Once you can hold the position for 30 seconds, try doing it without a wall. Just make sure you have a clear space in front of you in case you need to roll forward. It helps tremendously to have someone spotting you while you find your balance in the handstand.
Eventually, you will get to the point where you can hold a handstand for a period of time by alternating hand positions. Once you are at this point it’s all about putting one hand in front of the other (be sure to utilize forward roll bail out incase you lose your balance).
Take any necessary safety precautions prior to committing to any of these activities. Although you can do these exercises inside your home, it’s the obstacles near you that put you in harm’s way. Otherwise it’s safest to do outside.

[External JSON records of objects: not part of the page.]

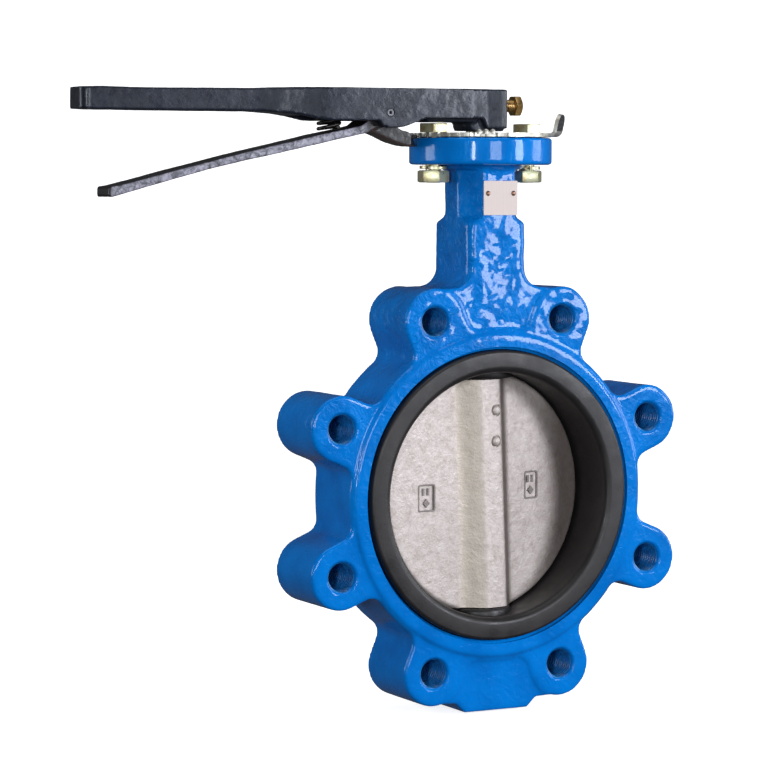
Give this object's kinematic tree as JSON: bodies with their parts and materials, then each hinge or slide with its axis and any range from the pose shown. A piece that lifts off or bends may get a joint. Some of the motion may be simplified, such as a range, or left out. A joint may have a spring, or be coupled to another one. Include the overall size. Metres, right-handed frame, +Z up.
{
  "type": "butterfly valve",
  "caption": "Lug-type butterfly valve: a rubber-lined round body with bolt lugs, a disc on a stem, and a long hand lever with a squeeze latch over a notched plate.",
  "frame": {"origin": "centre of the bore, on the stem's axis and halfway between the two pipe faces", "axes": "+Z up along the stem, -Y out of the front pipe face along the pipe, and the lever points along -X with the disc one notch past shut"},
  "size_m": [0.4075, 0.0908, 0.3946],
  "materials": {
    "blue_enamel": "glossy bright blue enamel over a rippled casting",
    "seat_rubber": "moulded black rubber, satin",
    "bearing_polymer": "pale bearing polymer, unseen inside the neck",
    "stainless_steel": "turned stainless steel",
    "bright_zinc": "bright zinc plate",
    "yellow_zinc": "yellow passivated zinc with a faint iridescence",
    "bare_plate": "thin bare metal plate, finely brushed",
    "brass": "dull brass",
    "cast_stainless": "satin cast stainless steel with a fine grain",
    "spring_steel": "blackened spring steel",
    "black_enamel": "glossy blue-black enamel over a rough casting"
  },
  "bodies": {
    "valve_body": {"body_casting": "blue_enamel", "seat_liner": "seat_rubber", "stem_bush_top": "bearing_polymer", "stem_bush_middle": "bearing_polymer", "stem_bush_bottom": "bearing_polymer", "stem_seal_upper": "seat_rubber", "stem_seal_lower": "seat_rubber", "thrust_washer": "stainless_steel", "notch_plate": "bright_zinc", "plate_bolt_left": "yellow_zinc", "plate_bolt_right": "yellow_zinc", "plate_washer_left": "yellow_zinc", "plate_washer_right": "yellow_zinc", "plate_nut_left": "yellow_zinc", "plate_nut_right": "yellow_zinc", "name_plate": "bare_plate", "name_plate_rivet_left": "brass", "name_plate_rivet_right": "brass"},
    "stem_and_lever": {"disc": "cast_stainless", "stem": "stainless_steel", "taper_pin_upper": "cast_stainless", "taper_pin_lower": "cast_stainless", "stem_circlip": "spring_steel", "lever_handle": "black_enamel", "lever_set_bolt": "brass", "latch_pivot_pin": "stainless_steel", "latch_spring": "spring_steel"},
    "latch": {"latch_lever": "black_enamel"}
  },
  "joints": [
    {"name": "stem_turn", "type": "hinge", "parent": "valve_body", "child": "stem_and_lever", "pos_m": [0, 0, 0], "axis": [0, 0, 1], "range_deg": [-9, 81]},
    {"name": "latch_squeeze", "type": "hinge", "parent": "stem_and_lever", "child": "latch", "pos_m": [-0.0735, 0, 0.2409], "axis": [0, 1, 0], "range_deg": [-5, 9.5], "stiffness_Nm_per_rad": 3, "deforming": ["latch_spring"]}
  ]
}
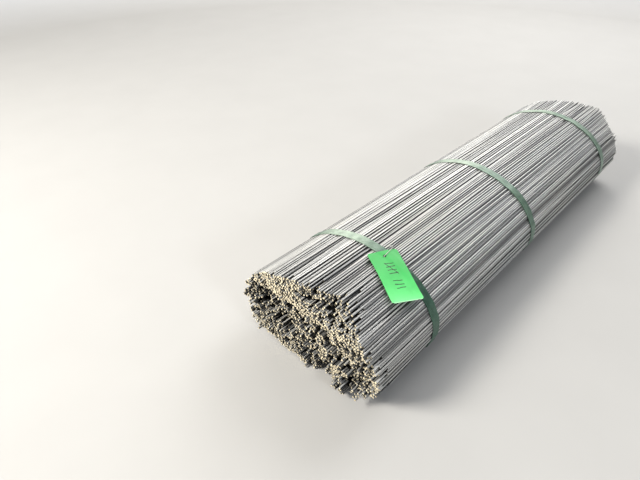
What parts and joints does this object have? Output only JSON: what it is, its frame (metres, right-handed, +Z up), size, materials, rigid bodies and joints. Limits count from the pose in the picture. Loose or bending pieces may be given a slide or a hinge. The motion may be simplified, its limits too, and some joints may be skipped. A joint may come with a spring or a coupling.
{
  "type": "strapped bundle of tension rods",
  "caption": "Bundle of straight galvanised steel tension rods, held by plastic straps, with a blank tag tied to one strap.",
  "frame": {"origin": "on the floor, under the middle of the bundle", "axes": "+X along the rods from the tagged end to the far end, +Y across the bundle, +Z up"},
  "size_m": [1.096, 0.3142, 0.1871],
  "materials": {
    "rod_steel": "dull galvanised, streaked grey",
    "strap_plastic": "translucent green embossed polyester strapping",
    "tag_sheet": "bright green sheet",
    "tie_string": "white twisted string"
  },
  "bodies": {
    "root": {"outer_rods": "rod_steel", "inner_rods": "rod_steel", "strap_near": "strap_plastic", "strap_middle": "strap_plastic", "strap_far": "strap_plastic", "tag": "tag_sheet", "tag_tie": "tie_string"}
  },
  "joints": []
}
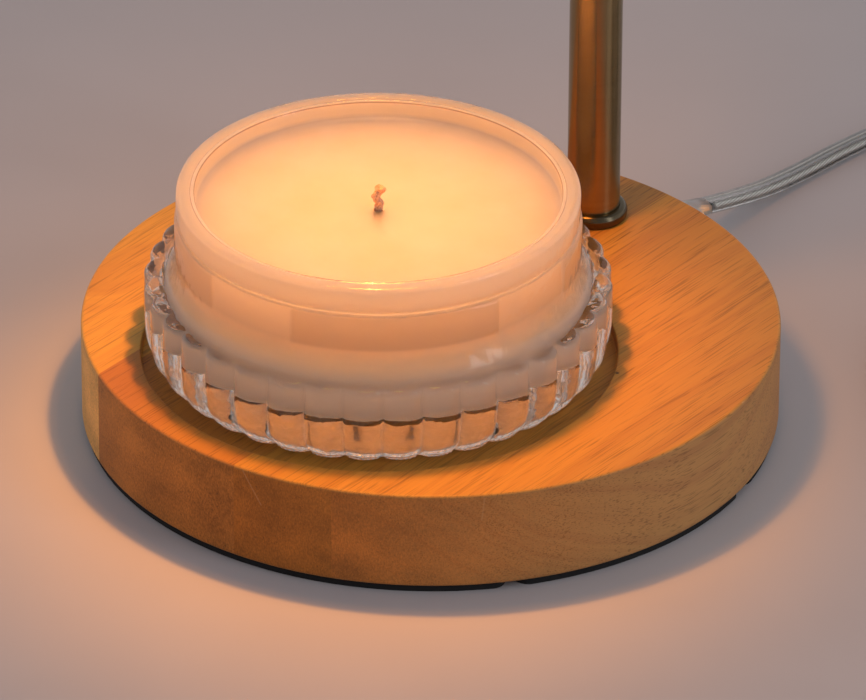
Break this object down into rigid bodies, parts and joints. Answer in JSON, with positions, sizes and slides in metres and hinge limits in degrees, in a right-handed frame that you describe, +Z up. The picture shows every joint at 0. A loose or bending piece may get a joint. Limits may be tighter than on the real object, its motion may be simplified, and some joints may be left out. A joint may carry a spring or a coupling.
{
  "type": "candle warmer lamp",
  "caption": "Candle warmer lamp: round wooden foot, telescoping brass pole with arched swinging arm, dome shade over a lift-off jar candle, in-line dimmer, coiled cord and plug.",
  "frame": {"origin": "on the table under the middle of the round foot", "axes": "+Z up, the pole stands towards +Y, the candle and the lamp head lie towards -Y, X across"},
  "size_m": [0.248, 0.3028, 0.3481],
  "materials": {
    "rubberwood": "satin lacquer",
    "foam_rubber": "matt closed-cell foam",
    "steel_plate": "black powder coat",
    "zinc_steel": "zinc plated",
    "antique_brass": "brushed antique plating",
    "white_nylon": "moulded",
    "lead_insulation": "extruded",
    "clear_pvc": "clear, glossy",
    "hook_loop": "woven tie",
    "white_abs": "fine spark texture",
    "circuit_board": "solder mask",
    "black_plastic": "moulded",
    "plated_contact": "nickel plated",
    "ceramic": "glazed",
    "reflector_glass": "facetted mirror coating",
    "lens_glass": "clear",
    "bulb_ceramic": "unglazed ceramic",
    "clear_glass": "clear pressed glass",
    "wax": "smooth, translucent",
    "cotton": "braided"
  },
  "bodies": {
    "base": {"base_disc": "rubberwood", "foot_strip_1": "foam_rubber", "foot_strip_2": "foam_rubber", "foot_strip_3": "foam_rubber", "foot_strip_4": "foam_rubber", "foot_strip_5": "foam_rubber", "ballast_plate": "steel_plate", "ballast_screws": "zinc_steel", "pole_nipple": "zinc_steel", "pole_washer": "zinc_steel", "pole_nut": "zinc_steel", "foot_ring": "antique_brass", "lower_tube": "antique_brass", "clamp_collar": "antique_brass", "lead_lower": "lead_insulation", "cord_relief": "clear_pvc", "cord_lamp": "clear_pvc", "cord_wall": "clear_pvc", "cord_tail": "clear_pvc", "cord_coil": "clear_pvc", "coil_tie": "hook_loop", "dimmer_bottom": "white_abs", "dimmer_top": "white_abs", "dimmer_board": "circuit_board", "dimmer_pot": "white_nylon", "timer_switch": "black_plastic", "dimmer_screws": "zinc_steel", "plug_body": "clear_pvc", "plug_blades": "plated_contact"},
    "thumb_screw": {"thumb_screw": "antique_brass"},
    "slider": {"guide_bush": "white_nylon"},
    "arm": {"arm_tube": "antique_brass", "arm_ferrule": "antique_brass", "head_nipple": "zinc_steel", "head_nut": "zinc_steel", "head_cup": "antique_brass", "shade": "antique_brass", "shade_ring": "antique_brass", "holder_bracket": "zinc_steel", "holder_screws": "zinc_steel", "lamp_holder": "ceramic", "lead_upper": "lead_insulation"},
    "bulb": {"bulb_reflector": "reflector_glass", "bulb_lens": "lens_glass", "bulb_capsule": "lens_glass", "bulb_base": "bulb_ceramic", "bulb_pins": "plated_contact"},
    "candle": {"candle_jar": "clear_glass", "candle_wax": "wax", "candle_wick": "cotton", "wick_tab": "zinc_steel"},
    "dial": {"dimmer_dial": "white_abs", "dimmer_spindle": "white_nylon"},
    "button": {"timer_button": "white_abs"}
  },
  "joints": [
    {"name": "height_slide", "type": "slide", "parent": "base", "child": "slider", "axis": [0, 0, 1], "range_m": [-0.07, 0.025]},
    {"name": "arm_swing", "type": "hinge", "parent": "slider", "child": "arm", "pos_m": [0, 0.0568, 0.2], "axis": [0, 0, 1], "range_deg": [-90, 90]},
    {"name": "screw_turn", "type": "hinge", "parent": "base", "child": "thumb_screw", "pos_m": [0, 0.0568, 0.155], "axis": [0, 1, 0], "range_deg": [-180, 0]},
    {"name": "bulb_twist", "type": "hinge", "parent": "arm", "child": "bulb", "pos_m": [0, -0.0142, 0.24], "axis": [0, 0, 1], "range_deg": [-25, 0]},
    {"name": "candle_lift", "type": "slide", "parent": "base", "child": "candle", "axis": [0, 0, 1], "range_m": [0, 0.06]},
    {"name": "dial_turn", "type": "hinge", "parent": "base", "child": "dial", "pos_m": [0.159, 0.115, 0.02], "axis": [0, 0, 1], "range_deg": [0, 270]},
    {"name": "timer_press", "type": "slide", "parent": "base", "child": "button", "axis": [0, 0, -1], "range_m": [0, 0.001], "stiffness_N_per_m": 300}
  ]
}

Something gymnasts go through every so often are sore wrists, mostly because their hands are what do most of the support throughout the sport so it gets pretty strenuous. Likewise with some of these mobility exercises. Pre-wrap evens out the amount of activity your wrists need to do in order to complete a task.
Mastering these five simple exercises will improve shoulder strength, core tension, and your overall body mobility. Make sure to start slow and work your way up to more intense reps and positions. After a few weeks of doing these exercises you’ll notice immediate improvement in the way you move while practicing any physical activity.